Begin TASK INPUTS

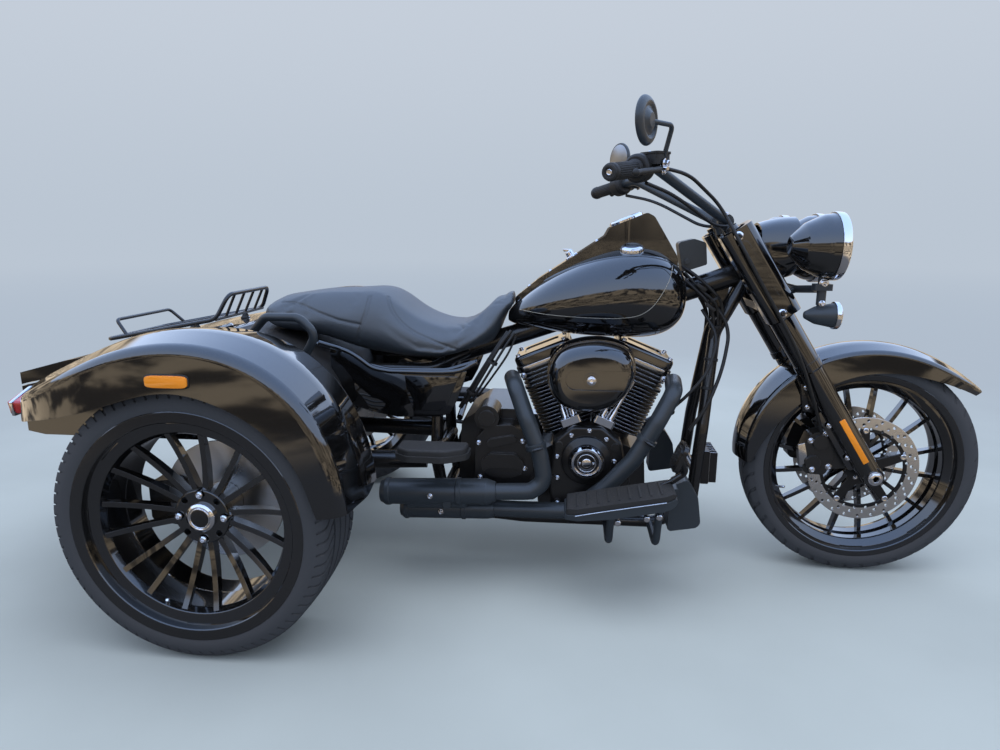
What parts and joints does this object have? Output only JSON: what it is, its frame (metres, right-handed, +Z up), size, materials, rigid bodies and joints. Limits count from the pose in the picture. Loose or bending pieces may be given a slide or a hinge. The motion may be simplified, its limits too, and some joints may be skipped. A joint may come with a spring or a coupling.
{
  "type": "motorized trike",
  "caption": "Black three-wheeled cruiser motorcycle with a V-twin engine, wide rear fenders, a lidded trunk with a rack, and a two-up seat",
  "frame": {"origin": "on the ground, on the centreline, at the middle of the overall length", "axes": "+X forward, +Y to the rider's left, +Z up"},
  "size_m": [2.6698, 1.3906, 1.2599],
  "materials": {
    "frame_black": "semi-gloss black paint",
    "engine_black": "wrinkle and gloss black powder coat",
    "fin_black": "black coat with machined fin edges",
    "gloss_black": "deep gloss black paint under clear coat",
    "satin_black": "satin black ceramic coat",
    "chrome": "polished chrome",
    "seat_leather": "black grained seat vinyl",
    "moulded_black": "moulded black plastic",
    "lamp_red": "clear red lamp plastic",
    "board_rubber": "ribbed black rubber pad",
    "caliper_black": "black anodised",
    "rim_black": "gloss black cast rim",
    "tyre_rubber": "road tyre rubber",
    "disc_steel": "ground brake disc",
    "line_black": "black sheathed hoses and looms",
    "lamp_amber": "clear amber marker plastic",
    "lamp_clear": "clear lamp glass over a bright bowl",
    "mirror_glass": "silvered mirror glass",
    "polished_metal": "bare machined and polished alloy"
  },
  "bodies": {
    "chassis": {"frame": "frame_black", "rear_axle": "frame_black", "crankcase": "engine_black", "cylinder_rear": "fin_black", "cylinder_front": "fin_black", "rocker_covers": "gloss_black", "cam_cover": "engine_black", "pushrods": "chrome", "gearbox": "engine_black", "primary_cover": "gloss_black", "air_cleaner": "gloss_black", "exhaust_rear": "satin_black", "exhaust_front": "satin_black", "fuel_tank": "gloss_black", "tank_console": "gloss_black", "seat": "seat_leather", "side_covers": "gloss_black", "seat_trim": "gloss_black", "front_valance": "moulded_black", "trunk_body": "gloss_black", "rear_fender_right": "gloss_black", "rear_fender_left": "gloss_black", "tail_lamps": "lamp_red", "plate_bracket": "moulded_black", "grab_handles": "satin_black", "rider_boards": "satin_black", "board_pads": "board_rubber", "board_mounts": "frame_black", "foot_controls": "frame_black", "drive_belt": "board_rubber", "neck_box": "satin_black", "regulator": "fin_black", "horn_cover": "gloss_black", "frame_lines": "line_black"},
    "steering": {"fork": "gloss_black", "front_axle": "chrome", "fork_covers": "gloss_black", "lamps": "gloss_black", "lamp_bar": "satin_black", "handlebar": "satin_black", "hand_controls": "moulded_black", "mirrors": "satin_black", "front_fender": "gloss_black", "front_calipers": "caliper_black", "control_lines": "line_black"},
    "front_wheel": {"front_rim": "rim_black", "front_tyre": "tyre_rubber", "front_discs": "disc_steel"},
    "rear_wheel_right": {"rear_rim_right": "rim_black", "rear_tyre_right": "tyre_rubber", "rear_hub_cap_right": "chrome", "rear_disc_right": "disc_steel"},
    "rear_wheel_left": {"rear_rim_left": "rim_black", "rear_tyre_left": "tyre_rubber", "rear_hub_cap_left": "chrome", "rear_disc_left": "disc_steel"},
    "lid": {"trunk_lid": "gloss_black", "luggage_rack": "frame_black"},
    "board_right": {"passenger_board_right": "board_rubber"},
    "board_left": {"passenger_board_left": "board_rubber"}
  },
  "joints": [
    {"name": "steering", "type": "hinge", "parent": "chassis", "child": "steering", "pos_m": [0.69167, 0, 0.87], "axis": [-0.4384, 0, 0.8988], "range_deg": [-32, 32]},
    {"name": "front_wheel", "type": "hinge", "parent": "steering", "child": "front_wheel", "pos_m": [1.016, 0, 0.319], "axis": [0, 1, 0], "continuous": true},
    {"name": "rear_wheel_right", "type": "hinge", "parent": "chassis", "child": "rear_wheel_right", "pos_m": [-0.654, -0.563, 0.325], "axis": [0, 1, 0], "continuous": true},
    {"name": "rear_wheel_left", "type": "hinge", "parent": "chassis", "child": "rear_wheel_left", "pos_m": [-0.654, 0.563, 0.325], "axis": [0, 1, 0], "continuous": true},
    {"name": "lid", "type": "hinge", "parent": "chassis", "child": "lid", "pos_m": [-0.756, 0, 0.712], "axis": [0, 1, 0], "range_deg": [0, 45]},
    {"name": "board_right", "type": "hinge", "parent": "chassis", "child": "board_right", "pos_m": [-0.168, -0.262, 0.404], "axis": [-1, 0, 0], "range_deg": [0, 80]},
    {"name": "board_left", "type": "hinge", "parent": "chassis", "child": "board_left", "pos_m": [-0.168, 0.262, 0.404], "axis": [1, 0, 0], "range_deg": [0, 80]}
  ]
}
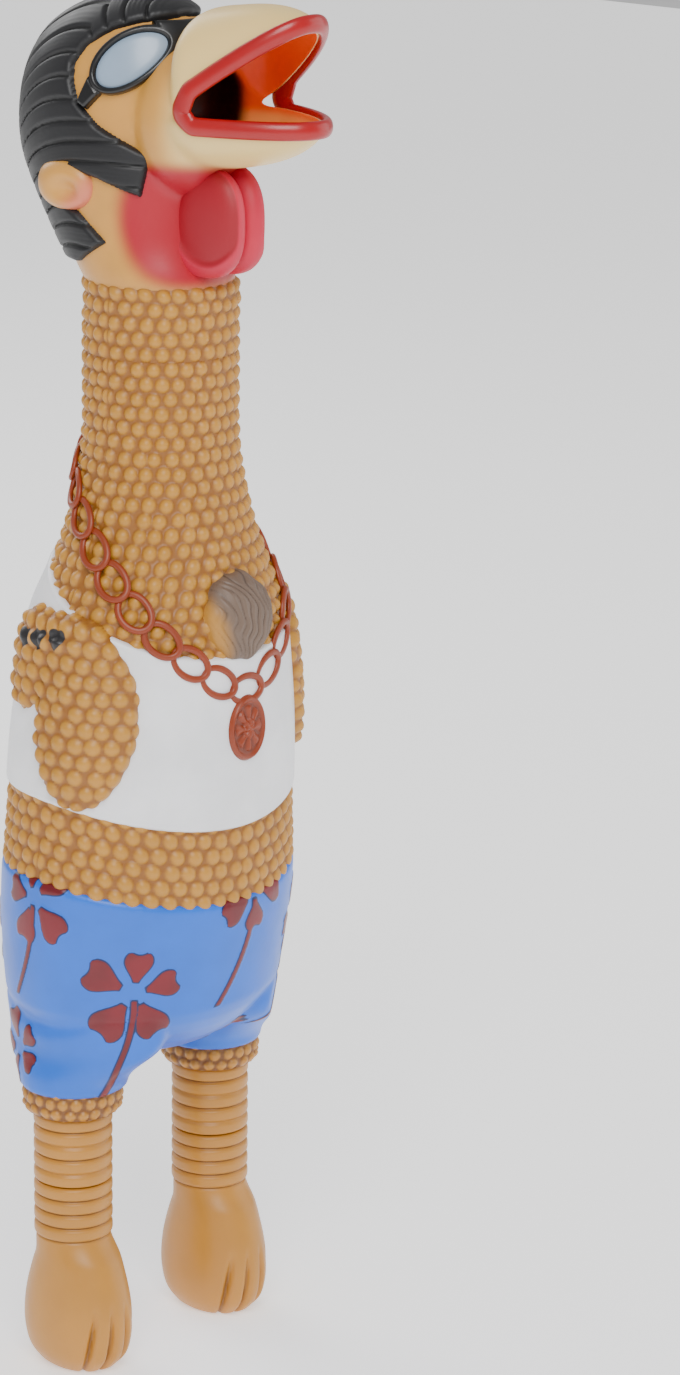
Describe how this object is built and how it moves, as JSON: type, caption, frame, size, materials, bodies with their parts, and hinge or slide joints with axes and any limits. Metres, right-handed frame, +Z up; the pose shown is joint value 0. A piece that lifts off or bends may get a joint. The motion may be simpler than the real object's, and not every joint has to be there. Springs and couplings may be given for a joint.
{
  "type": "rubber chicken",
  "caption": "Tall hollow latex squeeze chicken in a tank top and printed shorts, open-beaked, with a sound unit in its throat.",
  "frame": {"origin": "on the ground under the middle of the whole chicken's box, between the feet", "axes": "+Z up along the standing chicken, -Y the way its beak points, +X to the chicken's left"},
  "size_m": [0.1068, 0.1184, 0.4334],
  "materials": {
    "bumpy_latex": "satin natural latex, moulded all over in round bumps, painted tan",
    "leg_latex": "satin natural latex painted tan, ribbed shins and smooth feet",
    "face_latex": "smooth satin latex painted cream, sprayed with red round the wattles",
    "lip_paint": "glossy red painted latex lips with an orange lining",
    "wattle_paint": "glossy pink-red painted latex",
    "hair_paint": "satin charcoal painted latex with combed grooves",
    "glasses_paint": "glossy black painted latex",
    "lens_paint": "glossy pale blue-grey painted latex",
    "shirt_paint": "satin white painted latex",
    "shorts_paint": "satin bright blue painted latex with dark red flowers",
    "chain_paint": "copper-brown painted latex links",
    "tuft_paint": "grey-brown painted latex in wavy strands",
    "sound_unit_plastic": "moulded off-white plastic",
    "reed_metal": "thin rolled spring strip"
  },
  "bodies": {
    "trunk": {"shorts": "shorts_paint", "waist_band": "bumpy_latex", "tank_top": "shirt_paint", "chest_and_neck_base": "bumpy_latex", "neck_bend": "bumpy_latex", "necklace": "chain_paint", "pendant": "chain_paint", "chest_tuft": "tuft_paint", "wing_right": "bumpy_latex", "wing_left": "bumpy_latex", "leg_cuff_right": "bumpy_latex", "leg_cuff_left": "bumpy_latex", "hip_bend_right": "leg_latex", "hip_bend_left": "leg_latex"},
    "press_zone": {"back_press_zone": "shirt_paint"},
    "neck": {"neck": "bumpy_latex", "nape_bend": "bumpy_latex"},
    "head": {"head_and_upper_beak": "face_latex", "chin_bend": "face_latex", "hair": "hair_paint", "sunglasses_frame": "glasses_paint", "sunglasses_lens_right": "lens_paint", "sunglasses_lens_left": "lens_paint", "ear_right": "face_latex", "ear_left": "face_latex", "wattle_right": "wattle_paint", "wattle_left": "wattle_paint", "squawker_barrel": "sound_unit_plastic", "squawker_reed_base": "sound_unit_plastic", "squawker_cap": "sound_unit_plastic"},
    "reed": {"squawker_reed": "reed_metal"},
    "jaw": {"lower_beak": "lip_paint"},
    "leg_right": {"shin_right": "leg_latex", "ankle_bend_right": "leg_latex"},
    "leg_left": {"shin_left": "leg_latex", "ankle_bend_left": "leg_latex"},
    "foot_right": {"foot_right": "leg_latex"},
    "foot_left": {"foot_left": "leg_latex"}
  },
  "joints": [
    {"name": "neck_nod", "type": "hinge", "parent": "trunk", "child": "neck", "pos_m": [0, 0.00938, 0.31], "axis": [1, 0, 0], "range_deg": [-35, 40], "stiffness_Nm_per_rad": 2, "deforming": ["neck_bend"]},
    {"name": "head_tilt", "type": "hinge", "parent": "neck", "child": "head", "pos_m": [0, 0.00928, 0.3375], "axis": [0, 1, 0], "range_deg": [-25, 25], "stiffness_Nm_per_rad": 2, "deforming": ["nape_bend"]},
    {"name": "beak_close", "type": "hinge", "parent": "head", "child": "jaw", "pos_m": [0, -0.01822, 0.4], "axis": [-1, 0, 0], "range_deg": [-6, 18], "stiffness_Nm_per_rad": 0.4, "deforming": ["chin_bend"]},
    {"name": "reed_flex", "type": "hinge", "parent": "head", "child": "reed", "pos_m": [0, 0.01223, 0.357], "axis": [1, 0, 0], "range_deg": [0, 8], "stiffness_Nm_per_rad": 0.004},
    {"name": "back_press", "type": "slide", "parent": "trunk", "child": "press_zone", "axis": [0, -1, 0], "range_m": [0, 0.012], "stiffness_N_per_m": 400},
    {"name": "hip_right", "type": "hinge", "parent": "trunk", "child": "leg_right", "pos_m": [-0.0315, 0.01728, 0.077], "axis": [1, 0, 0], "range_deg": [-35, 35], "stiffness_Nm_per_rad": 1.5, "deforming": ["hip_bend_right"]},
    {"name": "ankle_right", "type": "hinge", "parent": "leg_right", "child": "foot_right", "pos_m": [-0.0315, 0.01728, 0.0505], "axis": [1, 0, 0], "range_deg": [-35, 30], "stiffness_Nm_per_rad": 1.5, "deforming": ["ankle_bend_right"]},
    {"name": "hip_left", "type": "hinge", "parent": "trunk", "child": "leg_left", "pos_m": [0.0315, 0.01728, 0.077], "axis": [1, 0, 0], "range_deg": [-35, 35], "stiffness_Nm_per_rad": 1.5, "deforming": ["hip_bend_left"]},
    {"name": "ankle_left", "type": "hinge", "parent": "leg_left", "child": "foot_left", "pos_m": [0.0315, 0.01728, 0.0505], "axis": [1, 0, 0], "range_deg": [-35, 30], "stiffness_Nm_per_rad": 1.5, "deforming": ["ankle_bend_left"]}
  ]
}
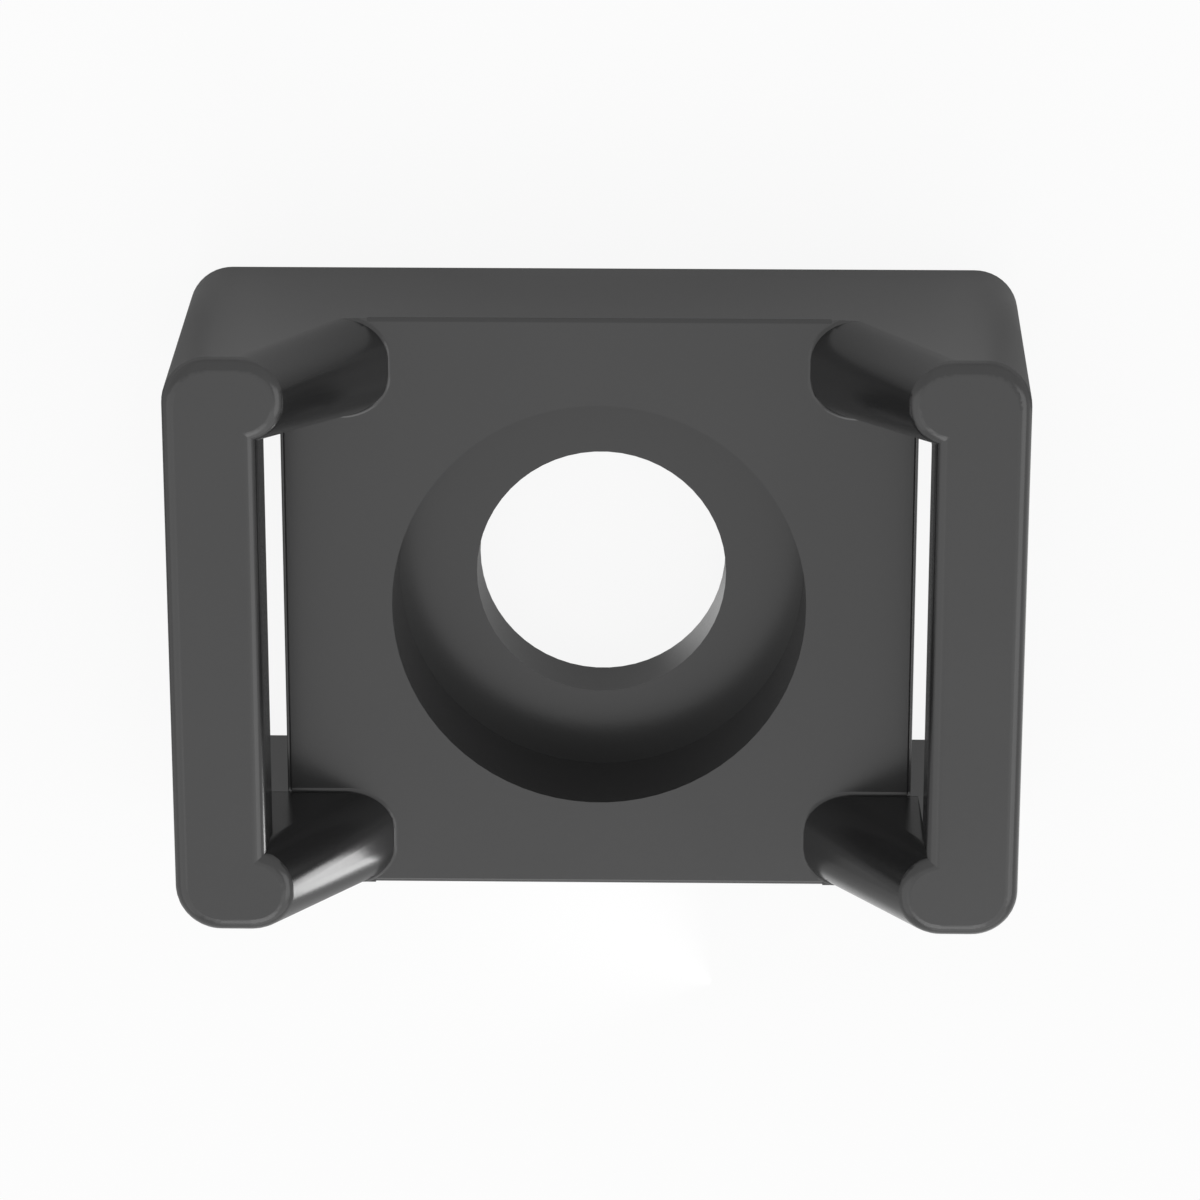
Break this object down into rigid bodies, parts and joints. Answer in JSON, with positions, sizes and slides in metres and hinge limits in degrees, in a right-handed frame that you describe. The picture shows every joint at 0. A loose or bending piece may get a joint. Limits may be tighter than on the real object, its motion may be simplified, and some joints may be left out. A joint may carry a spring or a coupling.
{
  "type": "cable tie mount",
  "caption": "Rectangular moulded mount with a central counterbored screw hole and a raised bar at each end for threading a cable tie over a cradle.",
  "frame": {"origin": "on the screw axis, at the flat underside that rests on the panel", "axes": "+Z along the screw axis away from the panel, +X from one tie bar to the other, +Y along the tie bars"},
  "size_m": [0.0226, 0.016, 0.0096],
  "materials": {
    "tie_mount": "fine satin moulded nylon, black"
  },
  "bodies": {
    "root": {"tie_mount": "tie_mount"}
  },
  "joints": []
}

End TASK INPUTS

[EXERCISE OBJECTIVE]
Each line from the one containing "Break this object" to the final line of the entries above must be returned exactly, and no other line may appear.

[FINAL RESULT]
Break this object down into rigid bodies, parts and joints. Answer in JSON, with positions, sizes and slides in metres and hinge limits in degrees, in a right-handed frame that you describe. The picture shows every joint at 0. A loose or bending piece may get a joint. Limits may be tighter than on the real object, its motion may be simplified, and some joints may be left out. A joint may carry a spring or a coupling.
{
  "type": "cable tie mount",
  "caption": "Rectangular moulded mount with a central counterbored screw hole and a raised bar at each end for threading a cable tie over a cradle.",
  "frame": {"origin": "on the screw axis, at the flat underside that rests on the panel", "axes": "+Z along the screw axis away from the panel, +X from one tie bar to the other, +Y along the tie bars"},
  "size_m": [0.0226, 0.016, 0.0096],
  "materials": {
    "tie_mount": "fine satin moulded nylon, black"
  },
  "bodies": {
    "root": {"tie_mount": "tie_mount"}
  },
  "joints": []
}